Information given →
-------------------------

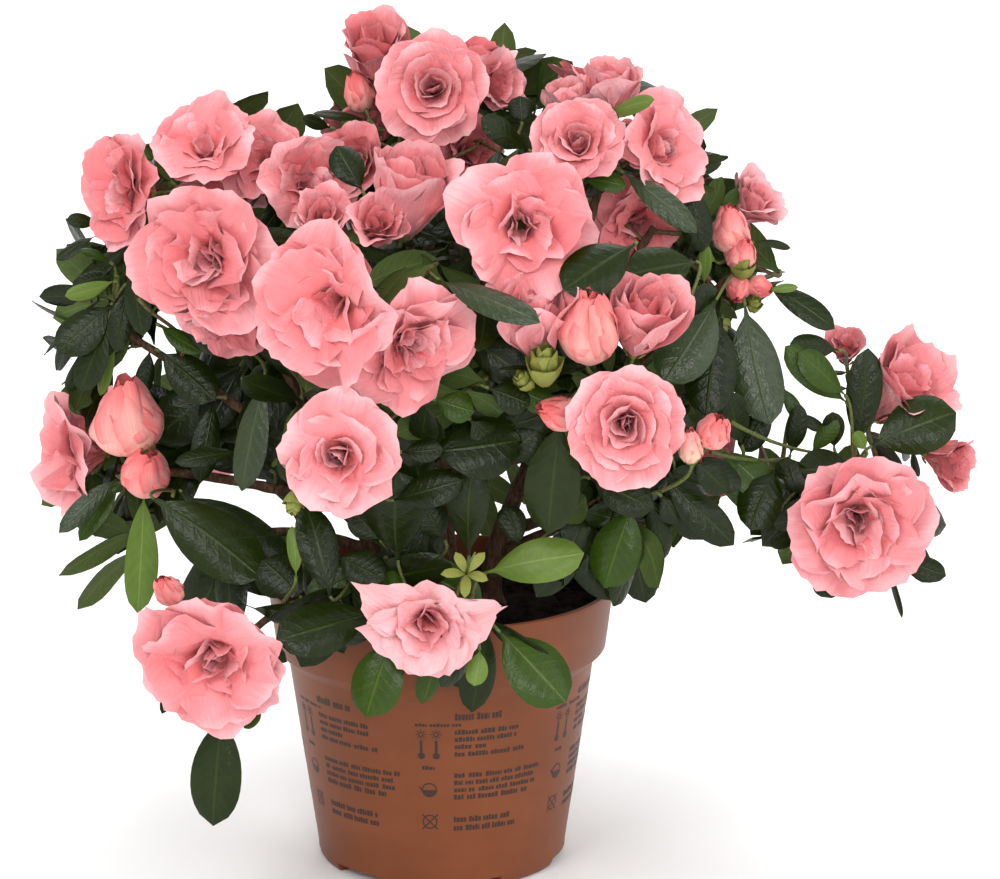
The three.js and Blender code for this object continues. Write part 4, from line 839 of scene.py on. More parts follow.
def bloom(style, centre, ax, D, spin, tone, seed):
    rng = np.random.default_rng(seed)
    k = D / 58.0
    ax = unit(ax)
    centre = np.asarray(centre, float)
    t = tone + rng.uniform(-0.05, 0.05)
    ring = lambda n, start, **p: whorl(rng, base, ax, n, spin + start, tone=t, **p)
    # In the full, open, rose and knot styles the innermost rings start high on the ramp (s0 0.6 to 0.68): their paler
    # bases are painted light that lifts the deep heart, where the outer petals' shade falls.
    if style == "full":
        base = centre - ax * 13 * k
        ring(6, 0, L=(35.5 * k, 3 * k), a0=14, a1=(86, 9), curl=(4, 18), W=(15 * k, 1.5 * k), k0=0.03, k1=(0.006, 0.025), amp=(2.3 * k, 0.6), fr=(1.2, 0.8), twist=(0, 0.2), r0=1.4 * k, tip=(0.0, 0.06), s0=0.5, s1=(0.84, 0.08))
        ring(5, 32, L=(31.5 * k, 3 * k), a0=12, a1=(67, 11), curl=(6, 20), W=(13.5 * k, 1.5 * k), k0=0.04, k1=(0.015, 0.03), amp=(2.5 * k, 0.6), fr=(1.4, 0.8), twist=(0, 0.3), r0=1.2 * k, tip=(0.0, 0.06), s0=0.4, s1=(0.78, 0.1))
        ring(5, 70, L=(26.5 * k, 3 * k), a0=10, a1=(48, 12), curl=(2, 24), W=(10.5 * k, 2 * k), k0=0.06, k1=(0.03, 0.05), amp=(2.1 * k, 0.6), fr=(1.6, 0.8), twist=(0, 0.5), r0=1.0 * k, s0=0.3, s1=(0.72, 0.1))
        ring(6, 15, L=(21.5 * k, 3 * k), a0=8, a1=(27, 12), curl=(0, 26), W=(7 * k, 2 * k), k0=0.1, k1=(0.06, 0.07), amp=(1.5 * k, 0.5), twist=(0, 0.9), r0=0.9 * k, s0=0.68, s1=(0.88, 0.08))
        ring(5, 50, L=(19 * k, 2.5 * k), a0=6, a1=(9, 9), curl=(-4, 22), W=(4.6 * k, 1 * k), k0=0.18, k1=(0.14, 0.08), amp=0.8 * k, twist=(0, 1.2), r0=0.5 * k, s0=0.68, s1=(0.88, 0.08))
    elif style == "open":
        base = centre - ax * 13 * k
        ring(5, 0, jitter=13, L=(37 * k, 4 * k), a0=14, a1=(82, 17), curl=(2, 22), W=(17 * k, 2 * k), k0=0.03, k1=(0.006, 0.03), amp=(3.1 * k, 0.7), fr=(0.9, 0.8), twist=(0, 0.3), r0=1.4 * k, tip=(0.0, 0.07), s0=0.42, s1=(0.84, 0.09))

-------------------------

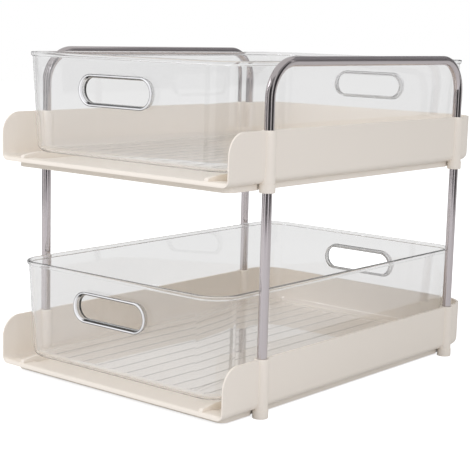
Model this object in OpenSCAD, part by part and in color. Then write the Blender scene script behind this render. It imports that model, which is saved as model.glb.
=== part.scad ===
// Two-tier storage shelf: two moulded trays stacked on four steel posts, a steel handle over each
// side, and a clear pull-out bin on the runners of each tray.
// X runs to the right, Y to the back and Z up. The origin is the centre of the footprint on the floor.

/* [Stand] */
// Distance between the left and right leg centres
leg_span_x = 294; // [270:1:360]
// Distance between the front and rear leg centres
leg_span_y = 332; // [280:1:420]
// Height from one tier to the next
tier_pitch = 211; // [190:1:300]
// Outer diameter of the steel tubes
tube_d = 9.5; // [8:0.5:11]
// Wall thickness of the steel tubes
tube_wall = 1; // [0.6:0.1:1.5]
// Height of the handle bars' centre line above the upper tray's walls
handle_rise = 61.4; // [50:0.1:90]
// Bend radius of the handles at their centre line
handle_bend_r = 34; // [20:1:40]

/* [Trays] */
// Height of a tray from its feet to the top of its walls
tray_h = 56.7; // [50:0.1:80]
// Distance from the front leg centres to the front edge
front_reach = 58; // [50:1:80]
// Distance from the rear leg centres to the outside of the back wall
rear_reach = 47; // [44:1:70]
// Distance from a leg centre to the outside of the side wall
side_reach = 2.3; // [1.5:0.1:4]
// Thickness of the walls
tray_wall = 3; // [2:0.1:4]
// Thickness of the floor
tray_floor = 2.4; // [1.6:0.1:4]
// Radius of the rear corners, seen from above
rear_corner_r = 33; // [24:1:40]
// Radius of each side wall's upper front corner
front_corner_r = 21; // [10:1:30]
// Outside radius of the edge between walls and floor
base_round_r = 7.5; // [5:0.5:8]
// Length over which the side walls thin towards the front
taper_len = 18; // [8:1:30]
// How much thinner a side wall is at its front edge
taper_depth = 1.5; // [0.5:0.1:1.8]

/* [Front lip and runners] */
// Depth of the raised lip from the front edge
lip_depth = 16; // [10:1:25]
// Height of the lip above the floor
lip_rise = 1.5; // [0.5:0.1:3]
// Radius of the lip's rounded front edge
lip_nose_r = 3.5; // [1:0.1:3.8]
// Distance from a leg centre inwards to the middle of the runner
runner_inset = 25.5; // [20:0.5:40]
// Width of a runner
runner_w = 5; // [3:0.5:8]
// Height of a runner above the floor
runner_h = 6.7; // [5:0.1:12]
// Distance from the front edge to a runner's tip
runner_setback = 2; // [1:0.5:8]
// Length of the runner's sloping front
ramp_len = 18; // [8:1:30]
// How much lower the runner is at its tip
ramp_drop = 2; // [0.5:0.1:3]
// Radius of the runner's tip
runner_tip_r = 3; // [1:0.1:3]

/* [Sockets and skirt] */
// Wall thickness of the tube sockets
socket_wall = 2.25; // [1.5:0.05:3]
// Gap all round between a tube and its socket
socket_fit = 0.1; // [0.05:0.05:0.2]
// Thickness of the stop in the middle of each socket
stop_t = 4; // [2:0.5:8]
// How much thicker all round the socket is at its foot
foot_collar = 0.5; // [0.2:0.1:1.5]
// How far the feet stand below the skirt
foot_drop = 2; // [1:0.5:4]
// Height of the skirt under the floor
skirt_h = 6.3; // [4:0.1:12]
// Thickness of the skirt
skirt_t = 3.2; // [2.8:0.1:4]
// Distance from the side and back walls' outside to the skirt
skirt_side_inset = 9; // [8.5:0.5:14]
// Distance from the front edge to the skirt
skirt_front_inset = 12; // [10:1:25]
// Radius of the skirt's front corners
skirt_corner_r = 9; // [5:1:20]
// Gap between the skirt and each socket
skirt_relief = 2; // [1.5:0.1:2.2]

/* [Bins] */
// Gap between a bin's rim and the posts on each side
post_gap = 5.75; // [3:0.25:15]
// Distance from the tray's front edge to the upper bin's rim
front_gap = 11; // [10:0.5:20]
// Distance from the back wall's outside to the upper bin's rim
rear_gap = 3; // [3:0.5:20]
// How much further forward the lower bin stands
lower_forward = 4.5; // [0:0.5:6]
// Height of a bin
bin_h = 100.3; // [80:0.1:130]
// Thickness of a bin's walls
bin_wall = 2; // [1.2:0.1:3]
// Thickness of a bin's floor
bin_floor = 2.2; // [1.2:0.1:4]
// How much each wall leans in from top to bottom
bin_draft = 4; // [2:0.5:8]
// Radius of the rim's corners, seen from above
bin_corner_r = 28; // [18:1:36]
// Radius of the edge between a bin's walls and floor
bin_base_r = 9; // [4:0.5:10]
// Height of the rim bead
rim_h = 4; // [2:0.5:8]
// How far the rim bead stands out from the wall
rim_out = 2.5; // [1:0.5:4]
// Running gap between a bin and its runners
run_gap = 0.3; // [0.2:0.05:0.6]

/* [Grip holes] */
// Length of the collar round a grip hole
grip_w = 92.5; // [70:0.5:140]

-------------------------

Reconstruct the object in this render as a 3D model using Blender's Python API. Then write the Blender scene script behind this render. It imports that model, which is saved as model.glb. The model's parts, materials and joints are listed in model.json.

-------------------------

Brief → Reproduce exactly the lines from the line with "The three.js and" to the line with "ring(5, 0, jitter=13, L=(37", both end lines included.

Output of the task →
The three.js and Blender code for this object continues. Write part 4, from line 839 of scene.py on. More parts follow.
def bloom(style, centre, ax, D, spin, tone, seed):
    rng = np.random.default_rng(seed)
    k = D / 58.0
    ax = unit(ax)
    centre = np.asarray(centre, float)
    t = tone + rng.uniform(-0.05, 0.05)
    ring = lambda n, start, **p: whorl(rng, base, ax, n, spin + start, tone=t, **p)
    # In the full, open, rose and knot styles the innermost rings start high on the ramp (s0 0.6 to 0.68): their paler
    # bases are painted light that lifts the deep heart, where the outer petals' shade falls.
    if style == "full":
        base = centre - ax * 13 * k
        ring(6, 0, L=(35.5 * k, 3 * k), a0=14, a1=(86, 9), curl=(4, 18), W=(15 * k, 1.5 * k), k0=0.03, k1=(0.006, 0.025), amp=(2.3 * k, 0.6), fr=(1.2, 0.8), twist=(0, 0.2), r0=1.4 * k, tip=(0.0, 0.06), s0=0.5, s1=(0.84, 0.08))
        ring(5, 32, L=(31.5 * k, 3 * k), a0=12, a1=(67, 11), curl=(6, 20), W=(13.5 * k, 1.5 * k), k0=0.04, k1=(0.015, 0.03), amp=(2.5 * k, 0.6), fr=(1.4, 0.8), twist=(0, 0.3), r0=1.2 * k, tip=(0.0, 0.06), s0=0.4, s1=(0.78, 0.1))
        ring(5, 70, L=(26.5 * k, 3 * k), a0=10, a1=(48, 12), curl=(2, 24), W=(10.5 * k, 2 * k), k0=0.06, k1=(0.03, 0.05), amp=(2.1 * k, 0.6), fr=(1.6, 0.8), twist=(0, 0.5), r0=1.0 * k, s0=0.3, s1=(0.72, 0.1))
        ring(6, 15, L=(21.5 * k, 3 * k), a0=8, a1=(27, 12), curl=(0, 26), W=(7 * k, 2 * k), k0=0.1, k1=(0.06, 0.07), amp=(1.5 * k, 0.5), twist=(0, 0.9), r0=0.9 * k, s0=0.68, s1=(0.88, 0.08))
        ring(5, 50, L=(19 * k, 2.5 * k), a0=6, a1=(9, 9), curl=(-4, 22), W=(4.6 * k, 1 * k), k0=0.18, k1=(0.14, 0.08), amp=0.8 * k, twist=(0, 1.2), r0=0.5 * k, s0=0.68, s1=(0.88, 0.08))
    elif style == "open":
        base = centre - ax * 13 * k
        ring(5, 0, jitter=13, L=(37 * k, 4 * k), a0=14, a1=(82, 17), curl=(2, 22), W=(17 * k, 2 * k), k0=0.03, k1=(0.006, 0.03), amp=(3.1 * k, 0.7), fr=(0.9, 0.8), twist=(0, 0.3), r0=1.4 * k, tip=(0.0, 0.07), s0=0.42, s1=(0.84, 0.09))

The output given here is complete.